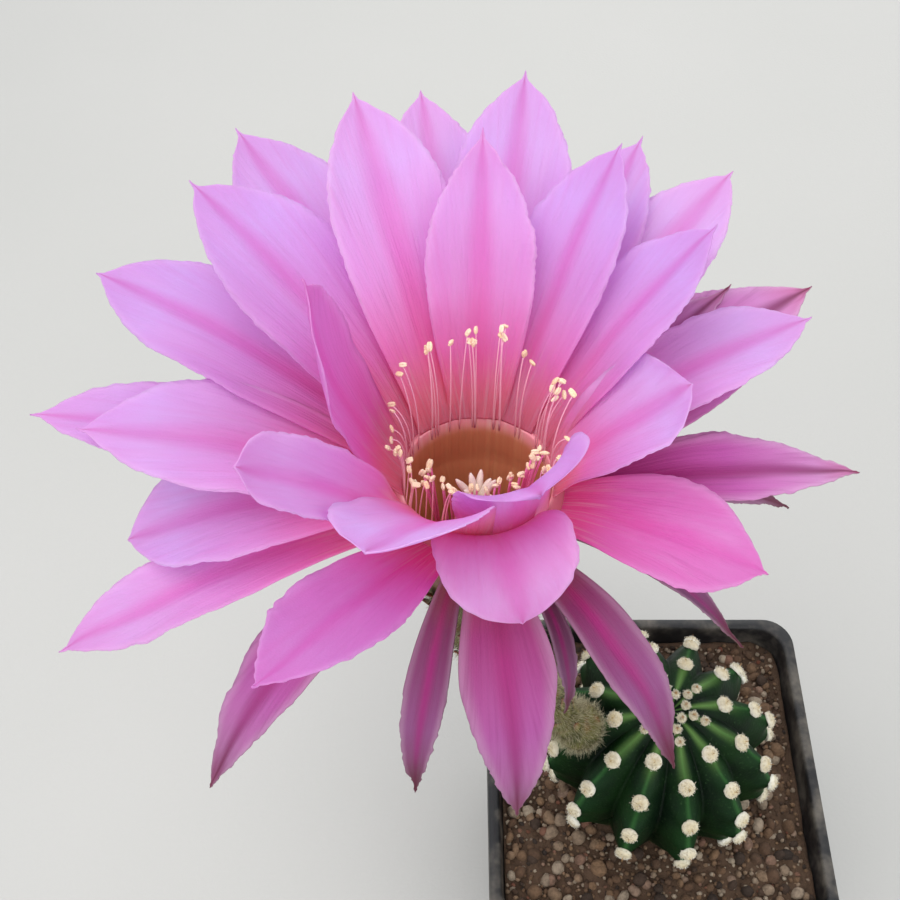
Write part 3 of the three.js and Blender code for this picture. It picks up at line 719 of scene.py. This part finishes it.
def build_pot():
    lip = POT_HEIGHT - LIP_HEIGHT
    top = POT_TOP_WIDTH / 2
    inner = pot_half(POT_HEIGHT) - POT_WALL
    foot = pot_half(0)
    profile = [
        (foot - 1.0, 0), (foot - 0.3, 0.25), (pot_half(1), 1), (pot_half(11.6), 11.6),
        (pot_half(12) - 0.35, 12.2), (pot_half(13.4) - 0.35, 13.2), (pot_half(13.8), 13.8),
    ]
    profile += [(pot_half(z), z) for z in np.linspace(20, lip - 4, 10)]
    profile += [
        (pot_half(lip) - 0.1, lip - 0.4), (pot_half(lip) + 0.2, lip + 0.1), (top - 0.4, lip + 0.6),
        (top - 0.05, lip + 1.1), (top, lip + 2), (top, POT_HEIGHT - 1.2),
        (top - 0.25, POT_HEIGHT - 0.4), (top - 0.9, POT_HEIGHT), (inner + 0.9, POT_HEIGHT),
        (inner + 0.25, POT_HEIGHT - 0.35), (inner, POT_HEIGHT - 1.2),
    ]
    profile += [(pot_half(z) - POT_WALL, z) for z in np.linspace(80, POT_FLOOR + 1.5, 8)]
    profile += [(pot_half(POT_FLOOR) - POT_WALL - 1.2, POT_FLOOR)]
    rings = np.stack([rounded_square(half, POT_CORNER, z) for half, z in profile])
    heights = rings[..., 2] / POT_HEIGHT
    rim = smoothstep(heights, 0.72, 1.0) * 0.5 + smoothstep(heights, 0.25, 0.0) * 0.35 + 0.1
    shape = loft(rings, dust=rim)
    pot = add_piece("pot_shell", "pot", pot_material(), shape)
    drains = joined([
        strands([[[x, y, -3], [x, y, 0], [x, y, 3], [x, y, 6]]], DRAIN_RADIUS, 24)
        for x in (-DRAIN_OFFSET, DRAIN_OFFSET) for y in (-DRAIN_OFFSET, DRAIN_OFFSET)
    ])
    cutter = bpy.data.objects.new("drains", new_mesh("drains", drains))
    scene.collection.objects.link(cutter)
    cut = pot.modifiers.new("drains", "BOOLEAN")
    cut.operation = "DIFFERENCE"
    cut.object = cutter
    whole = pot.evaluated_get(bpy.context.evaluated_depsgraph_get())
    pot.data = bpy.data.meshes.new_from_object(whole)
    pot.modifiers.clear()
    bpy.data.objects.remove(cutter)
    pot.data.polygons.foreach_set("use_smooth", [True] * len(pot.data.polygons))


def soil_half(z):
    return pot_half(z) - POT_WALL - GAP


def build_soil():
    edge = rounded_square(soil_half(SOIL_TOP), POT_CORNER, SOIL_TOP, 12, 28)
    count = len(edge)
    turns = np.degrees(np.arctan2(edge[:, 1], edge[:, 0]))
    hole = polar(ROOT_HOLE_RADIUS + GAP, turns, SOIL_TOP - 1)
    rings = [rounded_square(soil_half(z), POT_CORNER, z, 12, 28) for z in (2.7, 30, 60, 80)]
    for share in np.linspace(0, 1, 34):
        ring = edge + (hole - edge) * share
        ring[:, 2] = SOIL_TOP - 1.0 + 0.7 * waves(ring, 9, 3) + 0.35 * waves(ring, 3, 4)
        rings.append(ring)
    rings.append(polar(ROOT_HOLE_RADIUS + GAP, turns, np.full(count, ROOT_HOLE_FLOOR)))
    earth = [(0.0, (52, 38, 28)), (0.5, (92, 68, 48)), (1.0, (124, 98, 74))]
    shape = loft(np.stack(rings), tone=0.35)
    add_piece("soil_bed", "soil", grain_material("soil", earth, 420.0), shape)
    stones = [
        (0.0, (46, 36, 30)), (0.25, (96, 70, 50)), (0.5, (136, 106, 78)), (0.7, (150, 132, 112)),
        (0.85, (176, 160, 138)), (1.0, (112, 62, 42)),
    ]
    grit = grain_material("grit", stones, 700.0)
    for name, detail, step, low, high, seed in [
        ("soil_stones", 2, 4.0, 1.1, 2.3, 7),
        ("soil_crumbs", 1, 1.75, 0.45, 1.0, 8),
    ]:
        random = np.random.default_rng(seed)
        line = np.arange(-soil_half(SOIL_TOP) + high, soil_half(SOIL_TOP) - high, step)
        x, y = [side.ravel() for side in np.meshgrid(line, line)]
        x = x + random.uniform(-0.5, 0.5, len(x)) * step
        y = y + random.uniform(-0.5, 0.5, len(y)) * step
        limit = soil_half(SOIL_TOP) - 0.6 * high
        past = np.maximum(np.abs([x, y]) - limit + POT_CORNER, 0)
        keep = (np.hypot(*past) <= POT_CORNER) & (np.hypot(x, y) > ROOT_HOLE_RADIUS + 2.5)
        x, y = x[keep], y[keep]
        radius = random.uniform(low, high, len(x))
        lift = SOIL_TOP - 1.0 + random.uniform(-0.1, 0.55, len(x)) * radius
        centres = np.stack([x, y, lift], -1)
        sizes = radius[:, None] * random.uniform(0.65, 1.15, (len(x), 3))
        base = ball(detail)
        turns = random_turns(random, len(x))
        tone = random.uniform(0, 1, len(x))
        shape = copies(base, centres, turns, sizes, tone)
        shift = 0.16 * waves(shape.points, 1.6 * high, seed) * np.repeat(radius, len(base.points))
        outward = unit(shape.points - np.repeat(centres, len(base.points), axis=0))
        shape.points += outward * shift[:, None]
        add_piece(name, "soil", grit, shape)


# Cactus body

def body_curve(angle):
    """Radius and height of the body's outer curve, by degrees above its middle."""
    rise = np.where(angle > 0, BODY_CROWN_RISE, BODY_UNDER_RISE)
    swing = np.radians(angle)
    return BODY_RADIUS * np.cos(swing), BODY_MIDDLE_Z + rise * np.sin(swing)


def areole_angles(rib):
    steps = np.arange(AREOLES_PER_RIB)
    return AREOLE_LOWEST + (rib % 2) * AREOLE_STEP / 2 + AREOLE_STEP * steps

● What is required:
Extract each line of the material exactly as it stands.

● Completed task:
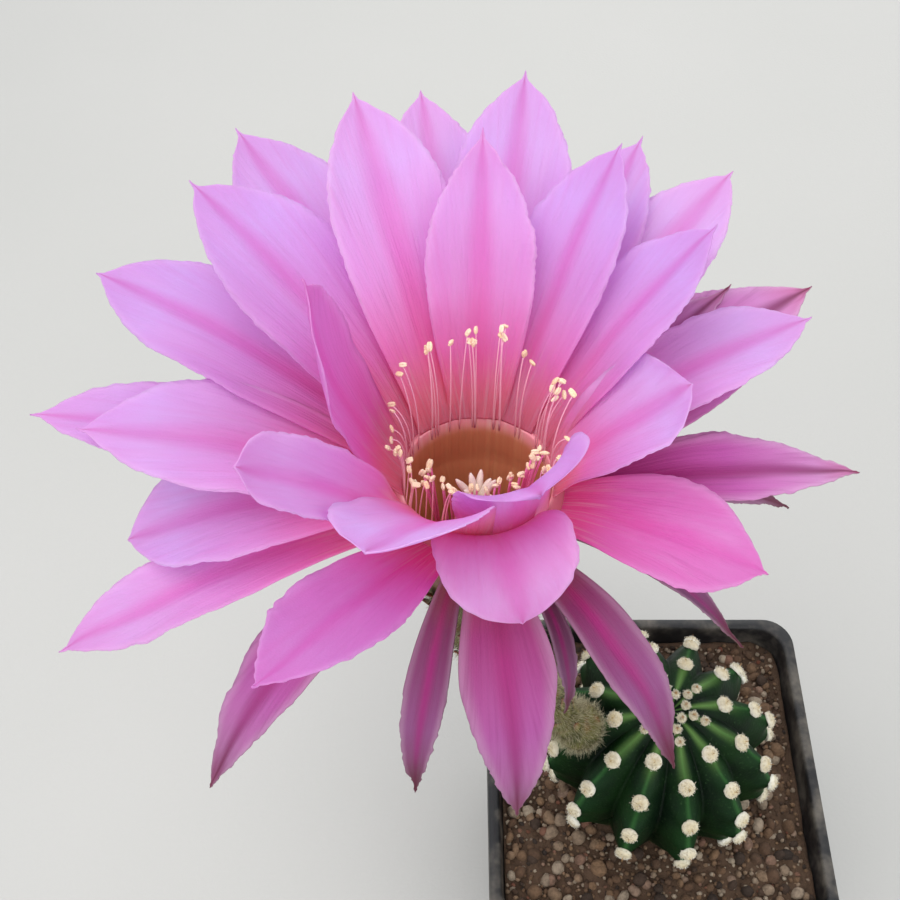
Write part 3 of the three.js and Blender code for this picture. It picks up at line 719 of scene.py. This part finishes it.
def build_pot():
    lip = POT_HEIGHT - LIP_HEIGHT
    top = POT_TOP_WIDTH / 2
    inner = pot_half(POT_HEIGHT) - POT_WALL
    foot = pot_half(0)
    profile = [
        (foot - 1.0, 0), (foot - 0.3, 0.25), (pot_half(1), 1), (pot_half(11.6), 11.6),
        (pot_half(12) - 0.35, 12.2), (pot_half(13.4) - 0.35, 13.2), (pot_half(13.8), 13.8),
    ]
    profile += [(pot_half(z), z) for z in np.linspace(20, lip - 4, 10)]
    profile += [
        (pot_half(lip) - 0.1, lip - 0.4), (pot_half(lip) + 0.2, lip + 0.1), (top - 0.4, lip + 0.6),
        (top - 0.05, lip + 1.1), (top, lip + 2), (top, POT_HEIGHT - 1.2),
        (top - 0.25, POT_HEIGHT - 0.4), (top - 0.9, POT_HEIGHT), (inner + 0.9, POT_HEIGHT),
        (inner + 0.25, POT_HEIGHT - 0.35), (inner, POT_HEIGHT - 1.2),
    ]
    profile += [(pot_half(z) - POT_WALL, z) for z in np.linspace(80, POT_FLOOR + 1.5, 8)]
    profile += [(pot_half(POT_FLOOR) - POT_WALL - 1.2, POT_FLOOR)]
    rings = np.stack([rounded_square(half, POT_CORNER, z) for half, z in profile])
    heights = rings[..., 2] / POT_HEIGHT
    rim = smoothstep(heights, 0.72, 1.0) * 0.5 + smoothstep(heights, 0.25, 0.0) * 0.35 + 0.1
    shape = loft(rings, dust=rim)
    pot = add_piece("pot_shell", "pot", pot_material(), shape)
    drains = joined([
        strands([[[x, y, -3], [x, y, 0], [x, y, 3], [x, y, 6]]], DRAIN_RADIUS, 24)
        for x in (-DRAIN_OFFSET, DRAIN_OFFSET) for y in (-DRAIN_OFFSET, DRAIN_OFFSET)
    ])
    cutter = bpy.data.objects.new("drains", new_mesh("drains", drains))
    scene.collection.objects.link(cutter)
    cut = pot.modifiers.new("drains", "BOOLEAN")
    cut.operation = "DIFFERENCE"
    cut.object = cutter
    whole = pot.evaluated_get(bpy.context.evaluated_depsgraph_get())
    pot.data = bpy.data.meshes.new_from_object(whole)
    pot.modifiers.clear()
    bpy.data.objects.remove(cutter)
    pot.data.polygons.foreach_set("use_smooth", [True] * len(pot.data.polygons))


def soil_half(z):
    return pot_half(z) - POT_WALL - GAP


def build_soil():
    edge = rounded_square(soil_half(SOIL_TOP), POT_CORNER, SOIL_TOP, 12, 28)
    count = len(edge)
    turns = np.degrees(np.arctan2(edge[:, 1], edge[:, 0]))
    hole = polar(ROOT_HOLE_RADIUS + GAP, turns, SOIL_TOP - 1)
    rings = [rounded_square(soil_half(z), POT_CORNER, z, 12, 28) for z in (2.7, 30, 60, 80)]
    for share in np.linspace(0, 1, 34):
        ring = edge + (hole - edge) * share
        ring[:, 2] = SOIL_TOP - 1.0 + 0.7 * waves(ring, 9, 3) + 0.35 * waves(ring, 3, 4)
        rings.append(ring)
    rings.append(polar(ROOT_HOLE_RADIUS + GAP, turns, np.full(count, ROOT_HOLE_FLOOR)))
    earth = [(0.0, (52, 38, 28)), (0.5, (92, 68, 48)), (1.0, (124, 98, 74))]
    shape = loft(np.stack(rings), tone=0.35)
    add_piece("soil_bed", "soil", grain_material("soil", earth, 420.0), shape)
    stones = [
        (0.0, (46, 36, 30)), (0.25, (96, 70, 50)), (0.5, (136, 106, 78)), (0.7, (150, 132, 112)),
        (0.85, (176, 160, 138)), (1.0, (112, 62, 42)),
    ]
    grit = grain_material("grit", stones, 700.0)
    for name, detail, step, low, high, seed in [
        ("soil_stones", 2, 4.0, 1.1, 2.3, 7),
        ("soil_crumbs", 1, 1.75, 0.45, 1.0, 8),
    ]:
        random = np.random.default_rng(seed)
        line = np.arange(-soil_half(SOIL_TOP) + high, soil_half(SOIL_TOP) - high, step)
        x, y = [side.ravel() for side in np.meshgrid(line, line)]
        x = x + random.uniform(-0.5, 0.5, len(x)) * step
        y = y + random.uniform(-0.5, 0.5, len(y)) * step
        limit = soil_half(SOIL_TOP) - 0.6 * high
        past = np.maximum(np.abs([x, y]) - limit + POT_CORNER, 0)
        keep = (np.hypot(*past) <= POT_CORNER) & (np.hypot(x, y) > ROOT_HOLE_RADIUS + 2.5)
        x, y = x[keep], y[keep]
        radius = random.uniform(low, high, len(x))
        lift = SOIL_TOP - 1.0 + random.uniform(-0.1, 0.55, len(x)) * radius
        centres = np.stack([x, y, lift], -1)
        sizes = radius[:, None] * random.uniform(0.65, 1.15, (len(x), 3))
        base = ball(detail)
        turns = random_turns(random, len(x))
        tone = random.uniform(0, 1, len(x))
        shape = copies(base, centres, turns, sizes, tone)
        shift = 0.16 * waves(shape.points, 1.6 * high, seed) * np.repeat(radius, len(base.points))
        outward = unit(shape.points - np.repeat(centres, len(base.points), axis=0))
        shape.points += outward * shift[:, None]
        add_piece(name, "soil", grit, shape)


# Cactus body

def body_curve(angle):
    """Radius and height of the body's outer curve, by degrees above its middle."""
    rise = np.where(angle > 0, BODY_CROWN_RISE, BODY_UNDER_RISE)
    swing = np.radians(angle)
    return BODY_RADIUS * np.cos(swing), BODY_MIDDLE_Z + rise * np.sin(swing)


def areole_angles(rib):
    steps = np.arange(AREOLES_PER_RIB)
    return AREOLE_LOWEST + (rib % 2) * AREOLE_STEP / 2 + AREOLE_STEP * steps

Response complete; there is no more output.